Читаем В тени Катыни полностью

Отпуск я провел в небольшом имении моего тестя, точнее, на маленьком участке, выделенном сестре моей жены. Находилось это место у самой советской границы, там, где железнодорожная ветка Минск — Молодечно пересекала государственную границу. Ближайшим соседом был колхоз, занявший часть нашей земли, оставшейся по ту сторону границы. От соседей нас отделяли заграждения из колючей проволоки и постоянные патрули с обеих сторон. Люди по ту сторону границы были очень запуганы и никогда не подходили к заграждениям, чтобы переброситься с нами парой слов. Было это очень тихое местечко, даже сообщение с Польшей было там довольно затруднительным. Железная дорога на этом участке не работала, а до ближайшего городка, Радосковиц, было около восьми километров. В доме у нас не было ни телефона, ни радиоприемника. Было время сенокосов и жатвы, редко кто поэтому ездил в город, и газеты доходили до нас с опозданием в несколько дней. Жизнь среди быстрых ручьев и зеленых холмов была приятной и ангельски спокойной.
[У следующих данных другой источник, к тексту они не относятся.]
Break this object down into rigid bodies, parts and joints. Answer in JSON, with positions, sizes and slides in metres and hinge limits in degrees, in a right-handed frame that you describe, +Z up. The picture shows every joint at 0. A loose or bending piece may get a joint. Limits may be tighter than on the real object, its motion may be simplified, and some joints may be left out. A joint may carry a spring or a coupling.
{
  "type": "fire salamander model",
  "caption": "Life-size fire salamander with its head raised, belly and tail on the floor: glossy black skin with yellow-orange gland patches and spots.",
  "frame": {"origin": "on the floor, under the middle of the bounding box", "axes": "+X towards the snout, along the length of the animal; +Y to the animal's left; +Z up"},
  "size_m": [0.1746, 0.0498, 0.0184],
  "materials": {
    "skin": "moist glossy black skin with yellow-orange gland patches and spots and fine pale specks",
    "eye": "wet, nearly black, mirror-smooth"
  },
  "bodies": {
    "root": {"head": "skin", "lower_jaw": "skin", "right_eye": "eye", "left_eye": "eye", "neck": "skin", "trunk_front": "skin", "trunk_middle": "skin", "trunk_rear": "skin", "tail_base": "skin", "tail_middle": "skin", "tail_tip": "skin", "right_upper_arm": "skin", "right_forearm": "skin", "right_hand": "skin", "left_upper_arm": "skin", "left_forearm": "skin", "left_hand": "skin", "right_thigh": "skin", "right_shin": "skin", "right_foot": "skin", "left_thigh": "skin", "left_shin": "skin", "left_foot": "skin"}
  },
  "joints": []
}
Урожай в то лето был прекрасный, и волей-неволей вспоминалось написанное Мицкевичем в «Пане Тадеуше» о лете 1812 года. События, им описанные, происходили как раз где-то в этих местах. На Успение Богородицы мы ездили на ярмарку в Плебане, недалеко от местечка Красное. Много сельских парней приехало туда на велосипедах, из чего я сделал вывод, что живут они довольно зажиточно. А спустя несколько дней пограничники при участии местных дивчин устроили театрализованное представление, рисующее мужество и находчивость населения в поимке и разоблачении большевистских диверсантов.

Однако после нескольких дней счастливой сельской жизни меня охватило какое-то беспокойство — уж очень все напоминало затишье перед бурей. Я решил съездить в Вильно и узнать, что происходит в мире. С женой я договорился, что на следующий день она будет ждать моего звонка у ближайшего телефона в почтовом отделении в Радошковичах.

Перед отъездом я поговорил с молодой девушкой, приехавшей с Волыни. Была она доброй, деликатной и сердечной особой и имела высшее сельскохозяйственное образование.

— Кажется, над нами висит угроза войны, — сказал я ей.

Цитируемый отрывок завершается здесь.